History of the Garden
The garden was established in the second half of the 17th century, initiated by Bishop of Olomouc, Charles of Liechtenstein-Castelcorn. The first phase of construction ended in 1675, and the second a few years later. The work was overseen by Filiberto Luchese, and after his death, by Giovanni Pieto Tencalla. Many believe that the main vision of the garden, inspired by French estates, was conceived by the bishop, and the architects were tasked with implementing it.
In 1668, the rotunda, which still stands today, was built in the garden. It was designed by Giovanni Pieto Tencalla. In 1908, the Foucault pendulum, demonstrating the Earth’s rotation, was installed within it. Through the years, the Flower Garden in Kroměříž underwent smaller and larger renovations, for instance during the times of Bishop Maximilian Josef Sommerau-Beckh or Theodor Kohn.
The garden is part of the “Kroměříž Gardens and Palace” monument, which was included in the UNESCO World Heritage list in 1998. It regained its glory mainly thanks to the work conducted in the 1950s by Pavel Janák and the subsequent renovation in 2014.
What awaits you there?
As you probably noted in the ticket section, there are three tour options. First is a self-guided tour, which should take about 60 minutes, second is a guided tour, lasting about 90 minutes, and for groups, a reservation is required. For the tour of the rotunda, you should allocate about 30 minutes.
You enter the garden through a small pavilion, where winter gardens are also located. Then, you can freely wander among the bushes and flowers, but don’t forget to check out the Rotunda and the colonnade. The former, as I mentioned, was built in 1668 in the heart of the garden. The building is interesting on the outside, but it’s the interior that leaves the biggest impression. Colored glass windows, unusual murals, and architectural details make it a sight to behold.
The colonnade, or rather, the arched gallery, was established in 1671, also designed by Giovanni Pietro Tencalla. At 244 meters, it occupies one of the garden’s walls. It used to be a display site for 44 sculptures, 22 of which were male figures, and another 22 were women. The sculptures were created by Michael Mandík, who worked on them together with Michael Zürn the Younger. Inside the colonnade, there used to be fountains, but they didn’t survive to this day. On the front of the building, however, there are 46 busts of Greek and Roman gods, mythological heroes, and other beings. On top of the colonnade, there’s a viewing terrace, providing a great view of the garden.
Today, the Flower Garden in Kroměříž is a mix of styles. You can find elements of late Renaissance, Baroque, neoclassical, as well as features typical of French gardens. Many consider it one of the best examples of garden architecture in Europe. The whole complex is rectangular in shape, with dimensions of 300 x 485 meters.

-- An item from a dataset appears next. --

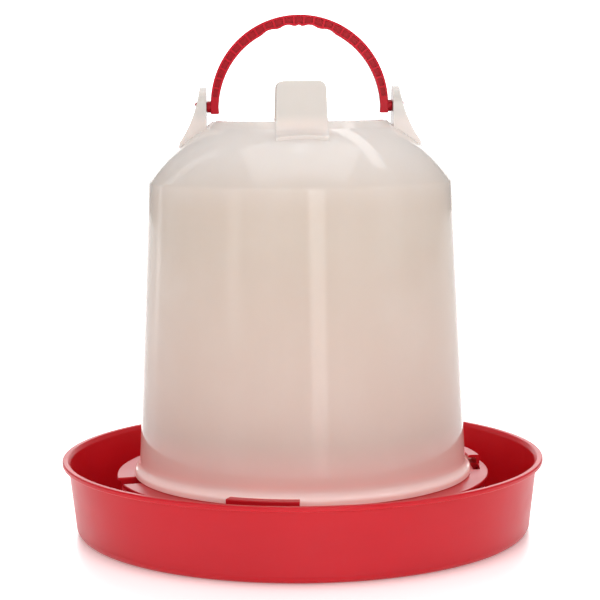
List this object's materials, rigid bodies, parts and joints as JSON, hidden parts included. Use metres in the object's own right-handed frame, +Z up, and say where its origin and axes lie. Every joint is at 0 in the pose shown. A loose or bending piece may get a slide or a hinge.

In addition to flowers and shrubs, you’ll also find many small architectural features in the garden, such as benches, fountains, labyrinths, but also structures like the orange garden, greenhouses, aviary, and pheasantry.
What’s in the area?
The Flower Garden in Kroměříž is a unique place, but so is its surroundings. In the town itself, you can visit the Archbishop’s Palace with its extraordinary gardens, and Kroměříž itself is very charming. Kroměříž is located in the Zlin Region so you should definitely visit the capital, Zlin. It’s the city of Tomáš Baťa, where every corner shows his ideas. Don’t miss the Tomáš Baťa Museum with its exceptional exhibition of shoes.
Nearby, there’s also Holedšov. Although it’s a small town, it’s full of interesting things. It boasts a beautiful palace with amazing gardens and a well-preserved Szach Synagogue with a Jewish cemetery.
Do you have to be a gardening enthusiast to appreciate the beauty of this place? Absolutely not! The Flower Gardens in Kroměříž is an attraction that is definitely worth a visit. It’s unique in terms of plants, garden architecture, and the interesting history of the whole complex. A visit to Kroměříž without visiting this place would be incomplete, so make sure to schedule a visit!